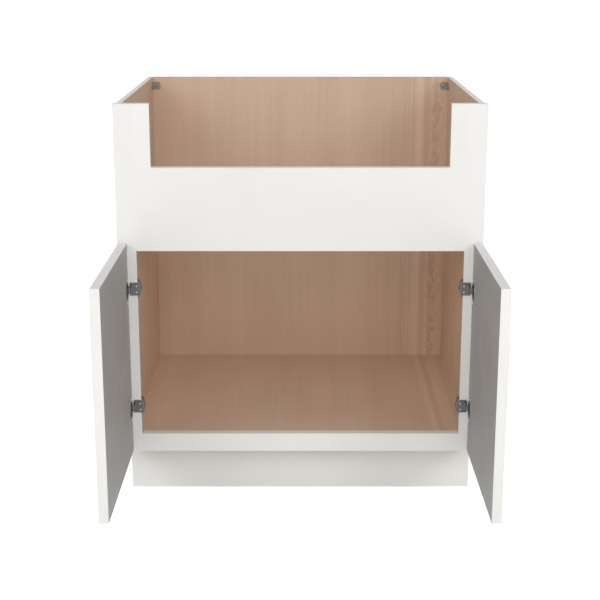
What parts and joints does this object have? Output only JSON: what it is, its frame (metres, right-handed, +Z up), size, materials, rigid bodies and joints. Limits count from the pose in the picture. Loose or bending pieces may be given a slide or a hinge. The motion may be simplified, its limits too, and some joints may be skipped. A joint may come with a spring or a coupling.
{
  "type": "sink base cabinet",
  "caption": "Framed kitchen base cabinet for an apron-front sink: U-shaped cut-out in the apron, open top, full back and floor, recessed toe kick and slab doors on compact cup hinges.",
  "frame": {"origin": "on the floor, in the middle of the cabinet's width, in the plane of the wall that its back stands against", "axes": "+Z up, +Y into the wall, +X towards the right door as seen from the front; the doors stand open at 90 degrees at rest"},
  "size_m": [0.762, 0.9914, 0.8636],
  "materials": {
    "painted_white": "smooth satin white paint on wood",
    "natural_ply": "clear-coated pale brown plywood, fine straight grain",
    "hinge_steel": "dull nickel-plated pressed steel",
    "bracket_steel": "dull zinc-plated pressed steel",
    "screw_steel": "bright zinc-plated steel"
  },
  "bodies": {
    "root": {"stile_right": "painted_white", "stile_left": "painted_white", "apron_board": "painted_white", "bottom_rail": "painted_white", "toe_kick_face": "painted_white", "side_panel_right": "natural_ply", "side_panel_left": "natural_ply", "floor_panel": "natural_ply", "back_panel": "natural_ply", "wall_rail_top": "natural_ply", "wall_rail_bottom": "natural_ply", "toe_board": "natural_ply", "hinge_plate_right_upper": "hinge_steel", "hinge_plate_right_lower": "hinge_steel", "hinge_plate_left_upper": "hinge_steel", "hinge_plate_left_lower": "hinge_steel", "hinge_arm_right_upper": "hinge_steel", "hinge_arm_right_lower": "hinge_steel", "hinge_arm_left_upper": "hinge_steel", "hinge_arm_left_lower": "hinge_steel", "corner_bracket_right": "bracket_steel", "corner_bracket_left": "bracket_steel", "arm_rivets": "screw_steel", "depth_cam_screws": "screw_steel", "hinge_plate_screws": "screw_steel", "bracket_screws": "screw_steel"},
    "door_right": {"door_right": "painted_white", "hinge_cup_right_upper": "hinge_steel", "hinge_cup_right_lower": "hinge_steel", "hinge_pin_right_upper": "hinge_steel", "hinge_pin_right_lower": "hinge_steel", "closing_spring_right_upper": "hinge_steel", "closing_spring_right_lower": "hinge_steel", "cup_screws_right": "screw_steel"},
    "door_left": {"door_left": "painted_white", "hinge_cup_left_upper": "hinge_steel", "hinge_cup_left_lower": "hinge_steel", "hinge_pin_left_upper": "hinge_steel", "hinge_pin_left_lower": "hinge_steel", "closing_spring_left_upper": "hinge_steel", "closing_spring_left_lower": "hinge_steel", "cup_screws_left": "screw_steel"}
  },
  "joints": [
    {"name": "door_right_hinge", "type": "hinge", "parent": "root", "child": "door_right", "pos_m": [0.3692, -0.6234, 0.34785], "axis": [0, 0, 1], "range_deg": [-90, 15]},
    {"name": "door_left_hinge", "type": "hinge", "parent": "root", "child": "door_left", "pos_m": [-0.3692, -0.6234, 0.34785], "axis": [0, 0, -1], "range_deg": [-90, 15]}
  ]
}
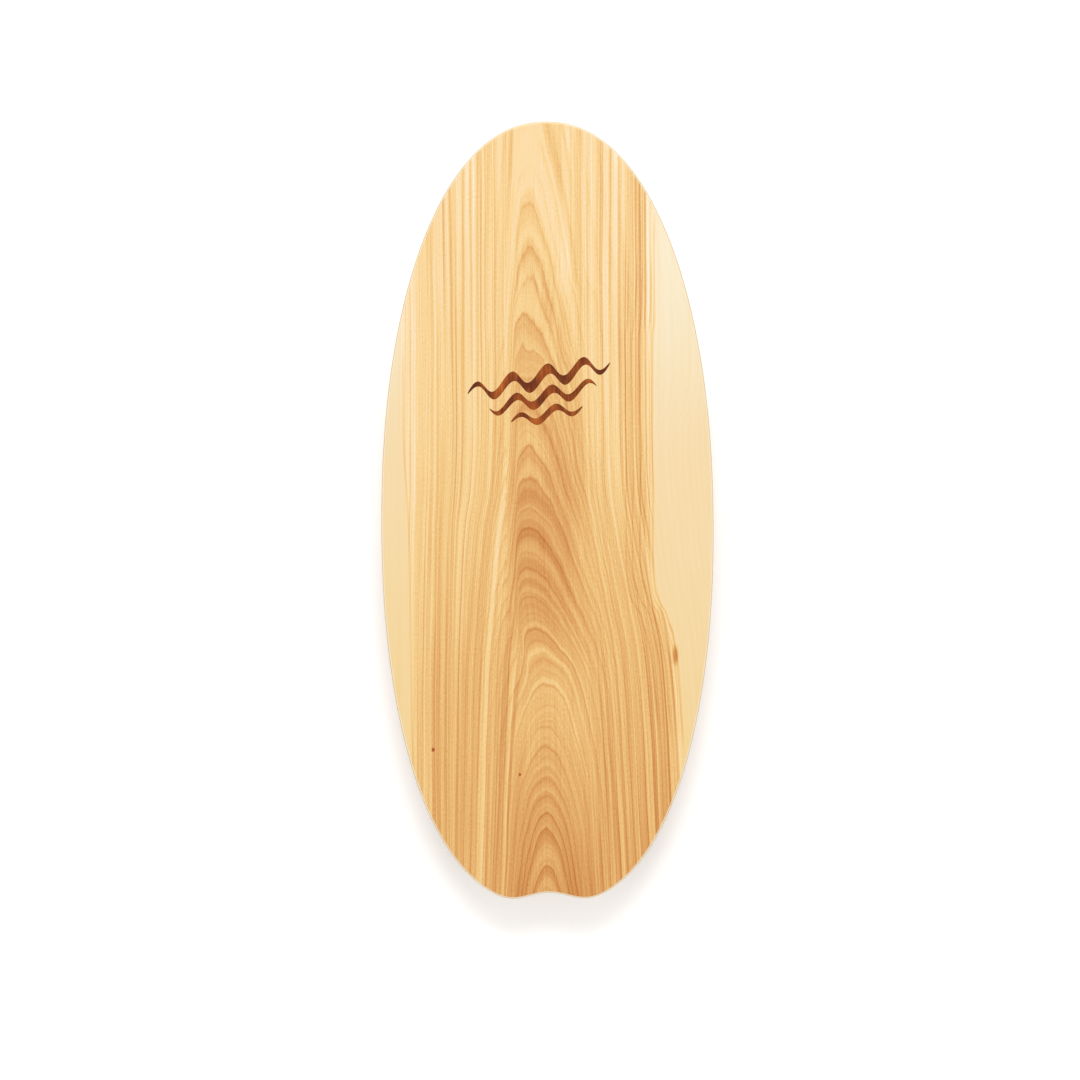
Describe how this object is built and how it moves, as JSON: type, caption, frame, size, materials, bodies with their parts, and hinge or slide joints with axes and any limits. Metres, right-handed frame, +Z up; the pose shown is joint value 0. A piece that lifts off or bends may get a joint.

**AIM OF THE EXERCISE**
Copy all data exactly, start to finish.

**EXERCISE ANSWER**
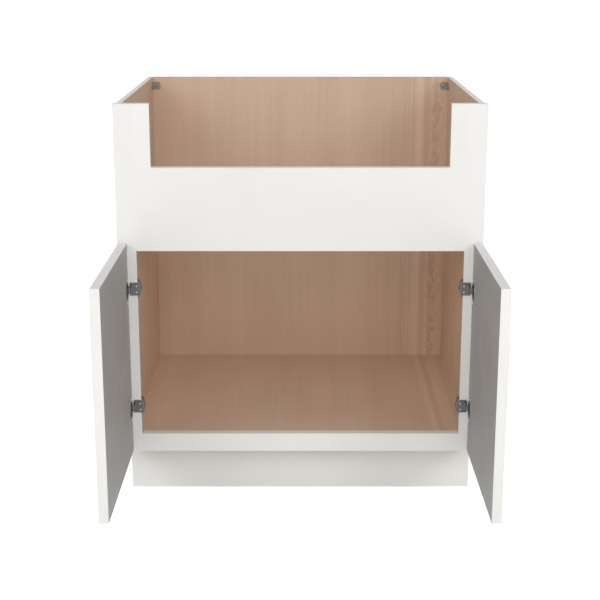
What parts and joints does this object have? Output only JSON: what it is, its frame (metres, right-handed, +Z up), size, materials, rigid bodies and joints. Limits count from the pose in the picture. Loose or bending pieces may be given a slide or a hinge. The motion may be simplified, its limits too, and some joints may be skipped. A joint may come with a spring or a coupling.
{
  "type": "sink base cabinet",
  "caption": "Framed kitchen base cabinet for an apron-front sink: U-shaped cut-out in the apron, open top, full back and floor, recessed toe kick and slab doors on compact cup hinges.",
  "frame": {"origin": "on the floor, in the middle of the cabinet's width, in the plane of the wall that its back stands against", "axes": "+Z up, +Y into the wall, +X towards the right door as seen from the front; the doors stand open at 90 degrees at rest"},
  "size_m": [0.762, 0.9914, 0.8636],
  "materials": {
    "painted_white": "smooth satin white paint on wood",
    "natural_ply": "clear-coated pale brown plywood, fine straight grain",
    "hinge_steel": "dull nickel-plated pressed steel",
    "bracket_steel": "dull zinc-plated pressed steel",
    "screw_steel": "bright zinc-plated steel"
  },
  "bodies": {
    "root": {"stile_right": "painted_white", "stile_left": "painted_white", "apron_board": "painted_white", "bottom_rail": "painted_white", "toe_kick_face": "painted_white", "side_panel_right": "natural_ply", "side_panel_left": "natural_ply", "floor_panel": "natural_ply", "back_panel": "natural_ply", "wall_rail_top": "natural_ply", "wall_rail_bottom": "natural_ply", "toe_board": "natural_ply", "hinge_plate_right_upper": "hinge_steel", "hinge_plate_right_lower": "hinge_steel", "hinge_plate_left_upper": "hinge_steel", "hinge_plate_left_lower": "hinge_steel", "hinge_arm_right_upper": "hinge_steel", "hinge_arm_right_lower": "hinge_steel", "hinge_arm_left_upper": "hinge_steel", "hinge_arm_left_lower": "hinge_steel", "corner_bracket_right": "bracket_steel", "corner_bracket_left": "bracket_steel", "arm_rivets": "screw_steel", "depth_cam_screws": "screw_steel", "hinge_plate_screws": "screw_steel", "bracket_screws": "screw_steel"},
    "door_right": {"door_right": "painted_white", "hinge_cup_right_upper": "hinge_steel", "hinge_cup_right_lower": "hinge_steel", "hinge_pin_right_upper": "hinge_steel", "hinge_pin_right_lower": "hinge_steel", "closing_spring_right_upper": "hinge_steel", "closing_spring_right_lower": "hinge_steel", "cup_screws_right": "screw_steel"},
    "door_left": {"door_left": "painted_white", "hinge_cup_left_upper": "hinge_steel", "hinge_cup_left_lower": "hinge_steel", "hinge_pin_left_upper": "hinge_steel", "hinge_pin_left_lower": "hinge_steel", "closing_spring_left_upper": "hinge_steel", "closing_spring_left_lower": "hinge_steel", "cup_screws_left": "screw_steel"}
  },
  "joints": [
    {"name": "door_right_hinge", "type": "hinge", "parent": "root", "child": "door_right", "pos_m": [0.3692, -0.6234, 0.34785], "axis": [0, 0, 1], "range_deg": [-90, 15]},
    {"name": "door_left_hinge", "type": "hinge", "parent": "root", "child": "door_left", "pos_m": [-0.3692, -0.6234, 0.34785], "axis": [0, 0, -1], "range_deg": [-90, 15]}
  ]
}
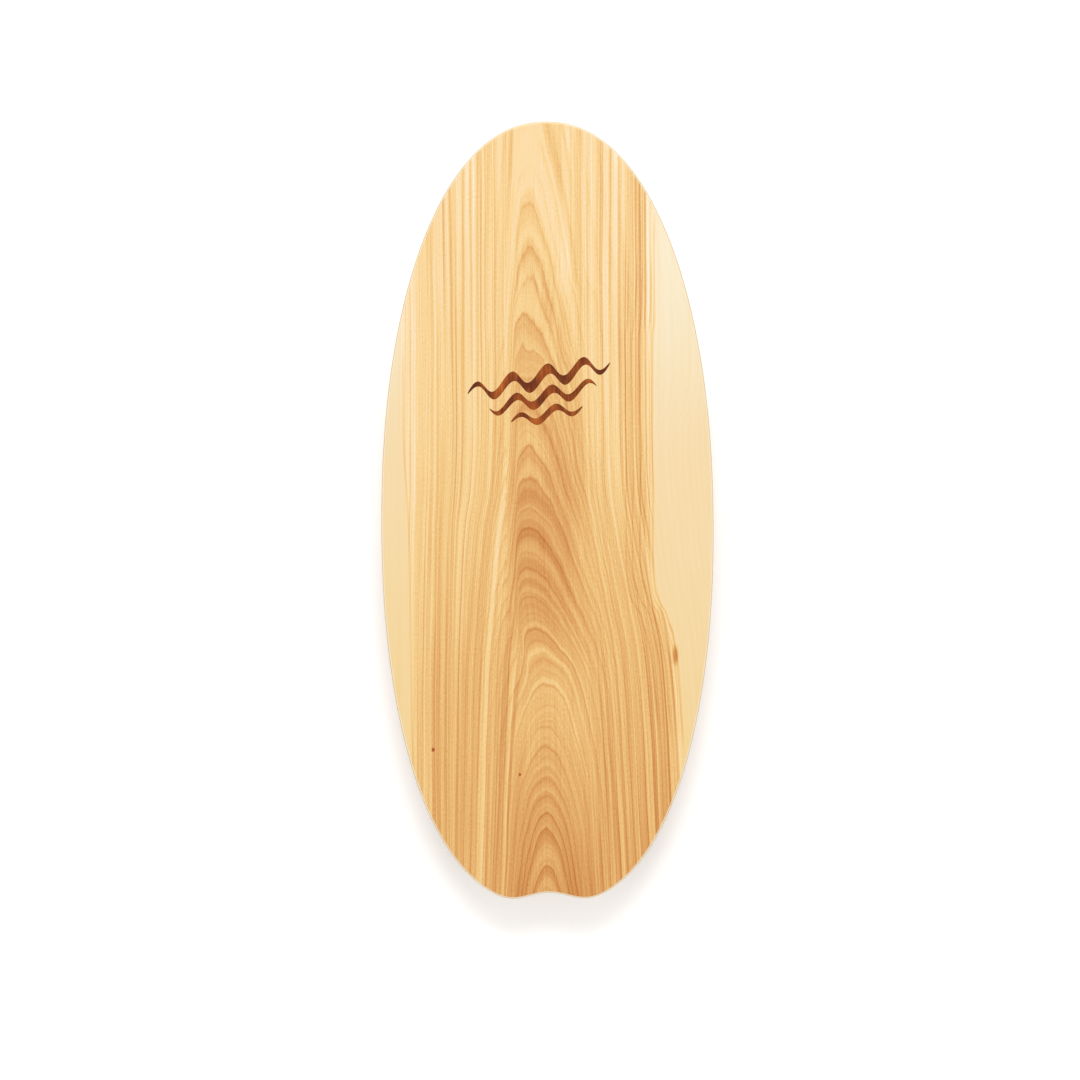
Describe how this object is built and how it moves, as JSON: type, caption, frame, size, materials, bodies with their parts, and hinge or slide joints with axes and any limits. Metres, right-handed frame, +Z up; the pose shown is joint value 0. A piece that lifts off or bends may get a joint.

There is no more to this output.